SET EXERCISE >> Repeat the material in full. Keep every line exactly as it is.

DATA EXTRACT >>
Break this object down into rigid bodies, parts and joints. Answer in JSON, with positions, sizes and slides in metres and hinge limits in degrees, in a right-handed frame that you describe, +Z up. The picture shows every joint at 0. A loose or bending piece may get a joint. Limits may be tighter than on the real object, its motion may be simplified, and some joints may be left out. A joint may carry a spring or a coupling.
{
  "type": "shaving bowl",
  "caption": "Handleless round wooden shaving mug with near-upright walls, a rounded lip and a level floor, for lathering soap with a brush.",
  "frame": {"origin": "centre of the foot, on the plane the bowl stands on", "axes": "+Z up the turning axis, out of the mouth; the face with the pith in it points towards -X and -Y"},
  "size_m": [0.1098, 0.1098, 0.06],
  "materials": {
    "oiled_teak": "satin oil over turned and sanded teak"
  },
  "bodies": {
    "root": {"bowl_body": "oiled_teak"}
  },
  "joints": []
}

PROBLEM SOLUTION >>
Break this object down into rigid bodies, parts and joints. Answer in JSON, with positions, sizes and slides in metres and hinge limits in degrees, in a right-handed frame that you describe, +Z up. The picture shows every joint at 0. A loose or bending piece may get a joint. Limits may be tighter than on the real object, its motion may be simplified, and some joints may be left out. A joint may carry a spring or a coupling.
{
  "type": "shaving bowl",
  "caption": "Handleless round wooden shaving mug with near-upright walls, a rounded lip and a level floor, for lathering soap with a brush.",
  "frame": {"origin": "centre of the foot, on the plane the bowl stands on", "axes": "+Z up the turning axis, out of the mouth; the face with the pith in it points towards -X and -Y"},
  "size_m": [0.1098, 0.1098, 0.06],
  "materials": {
    "oiled_teak": "satin oil over turned and sanded teak"
  },
  "bodies": {
    "root": {"bowl_body": "oiled_teak"}
  },
  "joints": []
}